True. I should have been more specific. I meant to say just what you said! Additionally, before I hit the POST button I considered if it were possible that maybe at the poles the angles would not allow seeing the moon during the day. Without checking, I assumed the answer to be “no.” To quote you: “Anyone know for sure?”
Imagine it’s a clear night, and the moon is out. We’re pondering it up there, in the sky.
Now normally the moon spins around its own axis at a rate of about once every 27 days. Pretty slow, that — kind of boring really. Tonight, let’s juice that bastard up to a screaming 800 RPM, but without changing its orbital speed at all.
The visible part of the moon will now be just a white blur, but the moon’s phase will stay the same. If it was half-full before, it’s still half-full now.

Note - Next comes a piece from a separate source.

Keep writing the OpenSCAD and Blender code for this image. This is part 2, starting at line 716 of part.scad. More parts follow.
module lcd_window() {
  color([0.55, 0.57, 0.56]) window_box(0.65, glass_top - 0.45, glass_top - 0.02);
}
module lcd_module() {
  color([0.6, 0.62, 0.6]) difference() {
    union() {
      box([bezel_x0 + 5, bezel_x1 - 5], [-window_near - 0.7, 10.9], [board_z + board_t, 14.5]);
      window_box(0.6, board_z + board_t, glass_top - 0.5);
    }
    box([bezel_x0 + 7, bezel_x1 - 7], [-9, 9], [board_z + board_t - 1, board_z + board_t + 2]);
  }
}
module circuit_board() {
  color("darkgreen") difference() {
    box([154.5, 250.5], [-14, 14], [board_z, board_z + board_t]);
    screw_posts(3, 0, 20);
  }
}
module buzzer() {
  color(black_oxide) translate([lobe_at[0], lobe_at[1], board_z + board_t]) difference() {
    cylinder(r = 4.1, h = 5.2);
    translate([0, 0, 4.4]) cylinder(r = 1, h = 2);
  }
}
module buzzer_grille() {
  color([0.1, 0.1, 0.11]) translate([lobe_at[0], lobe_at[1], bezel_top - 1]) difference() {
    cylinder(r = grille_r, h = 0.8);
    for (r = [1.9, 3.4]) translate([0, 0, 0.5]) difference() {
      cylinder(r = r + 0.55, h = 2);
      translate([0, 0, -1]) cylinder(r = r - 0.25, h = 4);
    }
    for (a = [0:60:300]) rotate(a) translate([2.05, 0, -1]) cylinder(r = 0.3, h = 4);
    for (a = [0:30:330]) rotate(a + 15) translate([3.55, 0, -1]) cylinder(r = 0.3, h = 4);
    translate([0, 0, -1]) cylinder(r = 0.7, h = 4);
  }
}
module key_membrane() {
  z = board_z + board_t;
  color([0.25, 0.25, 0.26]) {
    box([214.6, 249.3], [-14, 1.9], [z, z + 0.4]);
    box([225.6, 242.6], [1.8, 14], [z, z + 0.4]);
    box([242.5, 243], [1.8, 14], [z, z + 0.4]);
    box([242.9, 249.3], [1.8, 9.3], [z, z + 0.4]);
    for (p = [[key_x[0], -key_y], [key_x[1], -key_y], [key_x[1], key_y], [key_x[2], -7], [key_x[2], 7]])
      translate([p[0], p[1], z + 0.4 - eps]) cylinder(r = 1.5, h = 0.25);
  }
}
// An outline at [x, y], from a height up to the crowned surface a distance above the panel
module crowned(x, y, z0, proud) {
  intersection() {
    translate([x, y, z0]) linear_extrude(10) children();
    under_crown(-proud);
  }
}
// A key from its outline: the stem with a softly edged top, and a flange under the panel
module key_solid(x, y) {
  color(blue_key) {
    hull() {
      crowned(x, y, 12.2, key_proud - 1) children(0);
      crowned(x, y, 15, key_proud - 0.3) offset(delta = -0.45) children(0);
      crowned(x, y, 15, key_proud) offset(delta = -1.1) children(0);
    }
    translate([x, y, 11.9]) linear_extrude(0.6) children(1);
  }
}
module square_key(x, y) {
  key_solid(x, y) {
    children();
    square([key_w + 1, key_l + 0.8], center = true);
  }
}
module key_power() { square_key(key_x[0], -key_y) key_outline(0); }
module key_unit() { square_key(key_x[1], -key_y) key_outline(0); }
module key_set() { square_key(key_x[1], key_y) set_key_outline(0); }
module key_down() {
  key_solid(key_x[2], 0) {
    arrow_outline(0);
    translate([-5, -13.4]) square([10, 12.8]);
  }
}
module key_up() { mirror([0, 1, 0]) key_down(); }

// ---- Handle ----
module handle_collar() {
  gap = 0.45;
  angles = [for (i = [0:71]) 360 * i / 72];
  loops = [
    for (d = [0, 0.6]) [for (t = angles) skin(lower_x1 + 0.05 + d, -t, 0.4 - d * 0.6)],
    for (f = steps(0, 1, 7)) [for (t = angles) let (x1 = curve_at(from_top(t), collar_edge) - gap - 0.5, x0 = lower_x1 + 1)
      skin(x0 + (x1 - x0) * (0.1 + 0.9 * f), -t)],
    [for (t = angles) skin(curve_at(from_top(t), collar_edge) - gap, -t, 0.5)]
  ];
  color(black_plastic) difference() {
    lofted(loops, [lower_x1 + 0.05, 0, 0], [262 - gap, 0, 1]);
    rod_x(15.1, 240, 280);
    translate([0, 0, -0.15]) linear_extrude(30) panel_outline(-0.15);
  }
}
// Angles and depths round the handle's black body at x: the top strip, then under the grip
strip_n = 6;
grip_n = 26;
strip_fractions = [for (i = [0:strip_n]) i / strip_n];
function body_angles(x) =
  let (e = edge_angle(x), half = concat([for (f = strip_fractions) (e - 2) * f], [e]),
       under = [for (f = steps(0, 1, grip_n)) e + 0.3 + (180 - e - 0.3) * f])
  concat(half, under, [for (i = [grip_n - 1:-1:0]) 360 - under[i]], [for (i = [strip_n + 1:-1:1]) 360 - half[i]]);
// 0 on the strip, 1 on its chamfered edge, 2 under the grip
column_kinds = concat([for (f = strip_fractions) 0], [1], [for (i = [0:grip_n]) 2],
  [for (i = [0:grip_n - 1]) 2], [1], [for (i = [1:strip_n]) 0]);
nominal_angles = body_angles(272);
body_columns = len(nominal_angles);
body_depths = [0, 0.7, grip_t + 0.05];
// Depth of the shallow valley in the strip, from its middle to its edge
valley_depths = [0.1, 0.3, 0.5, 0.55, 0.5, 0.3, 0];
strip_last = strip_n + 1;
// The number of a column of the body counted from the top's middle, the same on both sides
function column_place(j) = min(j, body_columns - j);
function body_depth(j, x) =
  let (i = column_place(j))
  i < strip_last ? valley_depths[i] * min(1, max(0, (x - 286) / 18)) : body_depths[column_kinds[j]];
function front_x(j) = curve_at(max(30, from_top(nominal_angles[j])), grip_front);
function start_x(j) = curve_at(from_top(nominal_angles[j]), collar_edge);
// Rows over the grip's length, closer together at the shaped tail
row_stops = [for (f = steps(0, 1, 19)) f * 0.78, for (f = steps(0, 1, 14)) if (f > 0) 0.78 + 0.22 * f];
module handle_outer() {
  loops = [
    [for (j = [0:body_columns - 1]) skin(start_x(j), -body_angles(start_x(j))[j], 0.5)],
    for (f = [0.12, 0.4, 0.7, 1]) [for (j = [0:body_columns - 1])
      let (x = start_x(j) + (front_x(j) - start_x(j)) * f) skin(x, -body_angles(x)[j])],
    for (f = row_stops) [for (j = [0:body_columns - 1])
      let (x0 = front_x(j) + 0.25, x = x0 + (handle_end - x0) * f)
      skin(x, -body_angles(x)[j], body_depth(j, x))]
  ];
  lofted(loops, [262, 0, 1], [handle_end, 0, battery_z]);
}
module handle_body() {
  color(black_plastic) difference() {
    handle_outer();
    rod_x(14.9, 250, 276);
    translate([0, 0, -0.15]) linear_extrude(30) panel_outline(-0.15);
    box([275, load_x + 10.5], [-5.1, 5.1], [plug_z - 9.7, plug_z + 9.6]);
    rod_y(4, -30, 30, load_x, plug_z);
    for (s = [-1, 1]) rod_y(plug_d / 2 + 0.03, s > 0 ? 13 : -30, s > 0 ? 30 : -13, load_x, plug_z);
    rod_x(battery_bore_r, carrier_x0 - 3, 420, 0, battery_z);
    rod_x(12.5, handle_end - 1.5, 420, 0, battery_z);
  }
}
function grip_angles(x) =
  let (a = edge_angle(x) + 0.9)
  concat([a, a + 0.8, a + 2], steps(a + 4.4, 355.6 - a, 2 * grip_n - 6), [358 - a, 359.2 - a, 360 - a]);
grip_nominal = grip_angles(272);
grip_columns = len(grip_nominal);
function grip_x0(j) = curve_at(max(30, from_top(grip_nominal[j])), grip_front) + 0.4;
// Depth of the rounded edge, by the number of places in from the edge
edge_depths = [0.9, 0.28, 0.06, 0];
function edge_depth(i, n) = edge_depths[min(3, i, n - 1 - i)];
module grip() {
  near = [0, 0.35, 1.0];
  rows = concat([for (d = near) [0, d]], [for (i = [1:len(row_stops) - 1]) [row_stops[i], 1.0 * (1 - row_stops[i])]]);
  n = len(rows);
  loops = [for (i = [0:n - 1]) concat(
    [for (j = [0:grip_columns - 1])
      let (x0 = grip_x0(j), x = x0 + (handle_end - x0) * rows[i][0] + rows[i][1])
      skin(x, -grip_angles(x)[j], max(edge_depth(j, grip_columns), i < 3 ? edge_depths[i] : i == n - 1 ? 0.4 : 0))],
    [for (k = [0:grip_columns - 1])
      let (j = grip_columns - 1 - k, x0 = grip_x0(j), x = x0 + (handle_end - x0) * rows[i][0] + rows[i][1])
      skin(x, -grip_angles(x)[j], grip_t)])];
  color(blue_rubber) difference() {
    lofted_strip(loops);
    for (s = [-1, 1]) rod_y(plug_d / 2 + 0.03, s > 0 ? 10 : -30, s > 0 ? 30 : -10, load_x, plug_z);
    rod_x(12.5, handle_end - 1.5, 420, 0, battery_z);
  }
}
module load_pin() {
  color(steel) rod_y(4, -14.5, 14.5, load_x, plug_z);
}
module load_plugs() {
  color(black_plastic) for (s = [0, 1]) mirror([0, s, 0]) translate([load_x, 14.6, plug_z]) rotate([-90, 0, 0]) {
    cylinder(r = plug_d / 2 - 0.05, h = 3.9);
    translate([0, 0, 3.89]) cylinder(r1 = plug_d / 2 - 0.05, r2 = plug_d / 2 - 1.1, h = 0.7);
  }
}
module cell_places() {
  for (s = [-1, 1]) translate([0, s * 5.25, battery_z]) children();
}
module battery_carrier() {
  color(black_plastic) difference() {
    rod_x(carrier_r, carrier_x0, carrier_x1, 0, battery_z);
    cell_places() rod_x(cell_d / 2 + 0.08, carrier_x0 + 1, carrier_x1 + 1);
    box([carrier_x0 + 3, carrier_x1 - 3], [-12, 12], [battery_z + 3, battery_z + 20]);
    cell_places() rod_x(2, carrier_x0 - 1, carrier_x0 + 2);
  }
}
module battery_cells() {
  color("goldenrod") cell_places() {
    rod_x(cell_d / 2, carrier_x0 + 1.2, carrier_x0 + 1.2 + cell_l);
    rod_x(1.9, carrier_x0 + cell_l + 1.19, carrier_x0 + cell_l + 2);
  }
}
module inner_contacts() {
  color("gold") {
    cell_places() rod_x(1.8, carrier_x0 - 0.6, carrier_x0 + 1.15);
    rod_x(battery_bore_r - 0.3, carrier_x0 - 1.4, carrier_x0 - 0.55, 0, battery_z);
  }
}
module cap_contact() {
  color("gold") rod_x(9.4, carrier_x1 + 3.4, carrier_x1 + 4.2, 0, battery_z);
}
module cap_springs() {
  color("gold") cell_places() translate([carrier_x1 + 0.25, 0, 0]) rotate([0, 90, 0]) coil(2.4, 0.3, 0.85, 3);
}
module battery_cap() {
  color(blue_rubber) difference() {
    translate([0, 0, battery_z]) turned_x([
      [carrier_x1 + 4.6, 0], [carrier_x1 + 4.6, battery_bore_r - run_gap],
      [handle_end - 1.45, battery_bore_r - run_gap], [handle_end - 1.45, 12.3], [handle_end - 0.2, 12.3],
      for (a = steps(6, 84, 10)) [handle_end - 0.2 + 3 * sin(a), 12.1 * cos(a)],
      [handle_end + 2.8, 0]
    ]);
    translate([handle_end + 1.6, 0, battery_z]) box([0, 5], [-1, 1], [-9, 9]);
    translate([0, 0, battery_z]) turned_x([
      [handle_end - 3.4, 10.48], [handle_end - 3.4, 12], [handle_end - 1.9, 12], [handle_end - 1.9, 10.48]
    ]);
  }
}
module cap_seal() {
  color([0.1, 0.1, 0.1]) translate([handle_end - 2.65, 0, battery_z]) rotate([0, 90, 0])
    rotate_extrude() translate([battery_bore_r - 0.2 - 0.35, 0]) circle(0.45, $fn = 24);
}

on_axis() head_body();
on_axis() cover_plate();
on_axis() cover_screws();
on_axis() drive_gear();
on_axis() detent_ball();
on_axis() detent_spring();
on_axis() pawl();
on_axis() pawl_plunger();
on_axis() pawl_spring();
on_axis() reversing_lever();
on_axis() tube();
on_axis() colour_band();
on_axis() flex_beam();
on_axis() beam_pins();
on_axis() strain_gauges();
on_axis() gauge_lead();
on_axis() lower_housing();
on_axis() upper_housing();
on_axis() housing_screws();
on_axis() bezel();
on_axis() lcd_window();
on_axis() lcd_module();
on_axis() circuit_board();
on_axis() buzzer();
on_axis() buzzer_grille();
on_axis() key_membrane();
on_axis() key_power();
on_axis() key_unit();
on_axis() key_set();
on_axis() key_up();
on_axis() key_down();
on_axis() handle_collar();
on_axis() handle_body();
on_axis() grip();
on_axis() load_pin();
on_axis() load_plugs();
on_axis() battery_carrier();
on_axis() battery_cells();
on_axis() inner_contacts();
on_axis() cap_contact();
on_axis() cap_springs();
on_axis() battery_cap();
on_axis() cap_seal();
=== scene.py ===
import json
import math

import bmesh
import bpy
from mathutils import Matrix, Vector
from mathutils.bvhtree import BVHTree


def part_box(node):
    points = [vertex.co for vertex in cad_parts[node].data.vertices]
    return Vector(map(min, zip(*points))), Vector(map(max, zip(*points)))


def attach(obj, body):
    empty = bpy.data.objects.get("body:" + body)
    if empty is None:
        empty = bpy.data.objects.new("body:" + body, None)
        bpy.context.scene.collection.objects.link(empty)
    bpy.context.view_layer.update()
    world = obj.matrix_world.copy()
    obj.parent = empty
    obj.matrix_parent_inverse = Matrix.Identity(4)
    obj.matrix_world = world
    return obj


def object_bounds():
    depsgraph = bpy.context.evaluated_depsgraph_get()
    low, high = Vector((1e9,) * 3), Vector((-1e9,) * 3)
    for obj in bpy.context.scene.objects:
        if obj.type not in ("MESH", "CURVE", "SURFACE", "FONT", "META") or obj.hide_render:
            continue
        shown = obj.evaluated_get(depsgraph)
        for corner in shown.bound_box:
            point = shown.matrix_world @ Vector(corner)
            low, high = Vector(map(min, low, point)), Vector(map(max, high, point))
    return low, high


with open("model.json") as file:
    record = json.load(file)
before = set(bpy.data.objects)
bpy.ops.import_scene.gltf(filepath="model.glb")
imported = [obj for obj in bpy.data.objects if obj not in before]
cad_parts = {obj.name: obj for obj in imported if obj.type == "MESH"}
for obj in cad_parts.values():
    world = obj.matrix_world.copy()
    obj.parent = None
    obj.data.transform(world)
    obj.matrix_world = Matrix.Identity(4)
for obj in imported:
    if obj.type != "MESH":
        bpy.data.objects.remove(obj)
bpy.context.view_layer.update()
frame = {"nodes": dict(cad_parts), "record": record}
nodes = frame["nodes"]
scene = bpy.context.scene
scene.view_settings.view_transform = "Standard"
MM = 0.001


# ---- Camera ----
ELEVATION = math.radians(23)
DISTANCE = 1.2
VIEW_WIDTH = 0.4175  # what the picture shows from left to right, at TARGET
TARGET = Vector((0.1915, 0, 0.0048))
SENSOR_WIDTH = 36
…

If it was a thin crescent before, it’s a thin crescent now.
Hope that helps?
Yeah, until that rapidly-rotating chunk of rock explodes from the centrifugal force tearing it apart and rains down destruction upon us all.
Sitting aloft in my space ship from ‘Undomogongerali’ I have to ask, This is bad how?
I have to say, I definitely was not pondering what you were pondering.
I think an awful lot of people who spend their day inside a building in a city can’t see the moon during the day, so maybe they could be answering honestly (Though it’s probably the survey stupidity effect.)
Well, to be fair, you usually can’t see the Moon during the day from Cleveland. Then again, though, you usually can’t see the Sun during the day from Cleveland, either.
Interestingly, I had an almost identical experience when I was at High School in North East England (actually, I suppose Cramlington would only be semi-rural, strictly speaking, but presumably there’s very little difference in terms of the Moon’s daytime visiblity).
Except that my friend lived there too, so I still think I was justified in considering him clueless.
Jeepers did you see the moon this morning? A most wonderfully thin crescent with perfect cusps. (I like the word “cusp,” it sounds dirty.) After yesterday’s rain, a cold clear winter morning with all the stars in their places. Beautiful.